There's a couple more things we have planned for this week, but it's been so long since he's had a vacation and we're both just in sleepy/homebody mode. Which is kinda strange as we've been very go-go-go all month (or so my gas bill tells me). I'm happy putting anything off for the next vacation that will have to be squeezed in before February. That and maybe by then I'll have a camera that is not dependent on an electrical outlet (I don't recall if I mentioned my camera battery died, hence the relative lack of pictures since July) so I'll be able to bring the memories of those outings home with me.

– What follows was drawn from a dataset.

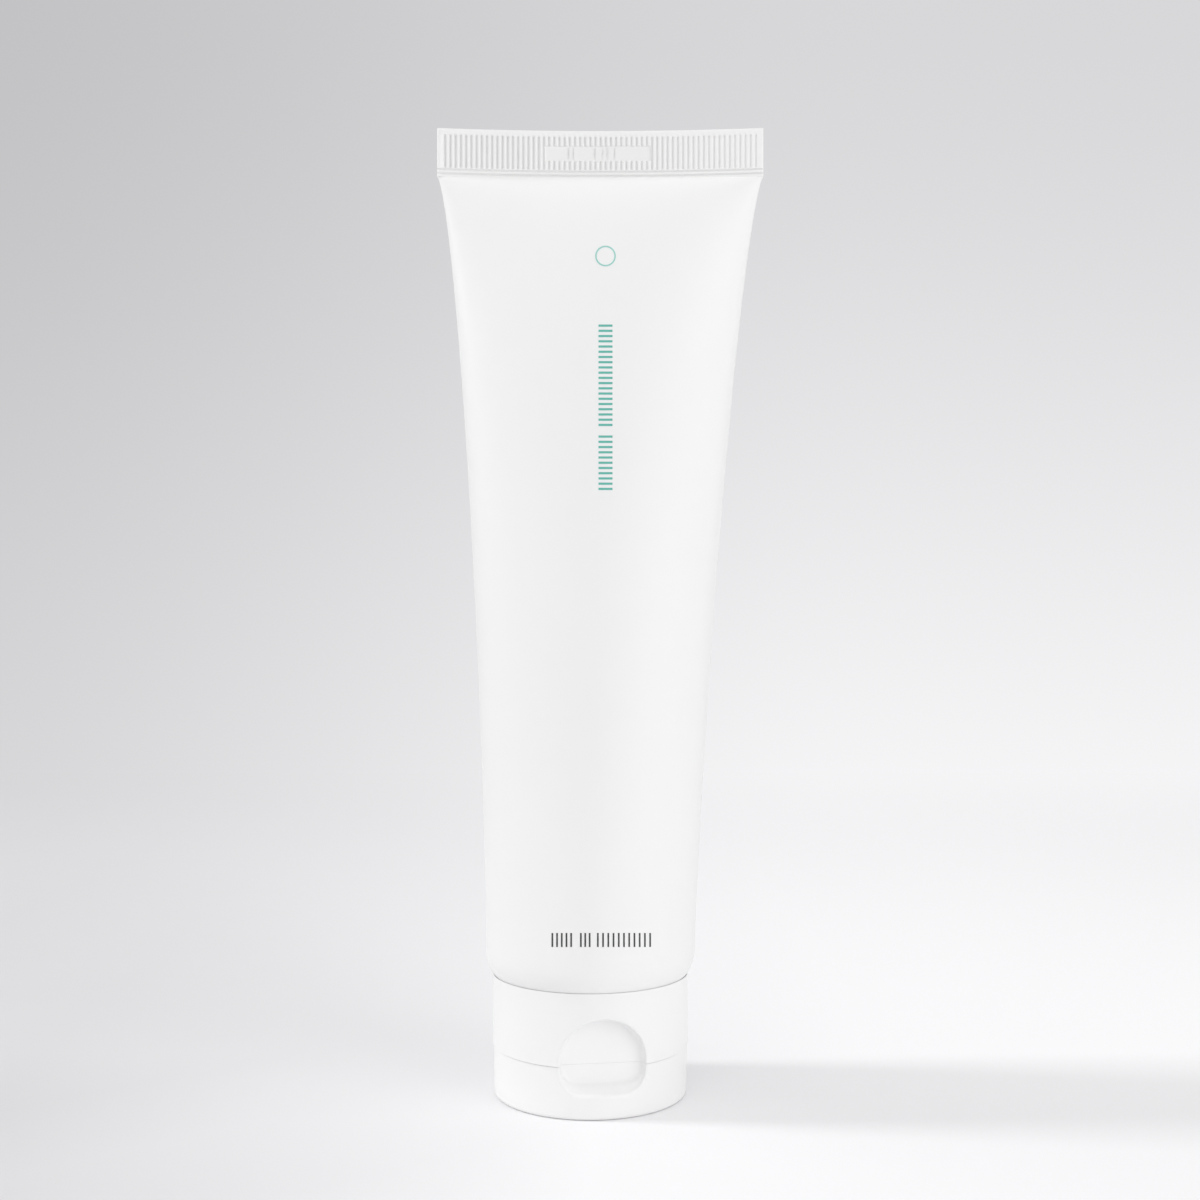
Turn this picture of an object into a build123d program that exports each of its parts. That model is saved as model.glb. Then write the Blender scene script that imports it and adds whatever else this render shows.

As for where I am on a personal level, I find that it's undeniable that I'm in the middle of a classic (or is it cliché?) Saturn Return, and it's making me even quieter than usual. There's a lot going on inside, but not at a stage worth pondering out loud (not that I necessarily would anyway). I always thought I'd be able to skip this stage, misunderstanding it as finding oneself, which I'd already gone through the process of in my early twenties. But I'm realizing that this, for me at least, is not about finding so much as refining and directing. I know myself, but what do I want to do with that? Where do I want to go? What do I want to do with what this life has given me to work with?

But despite that internal pondering, and despite the external upheaval that is coming, things are mostly calm. I knit, and I breathe, and I live, and I love, and life goes on. Just the way things should be.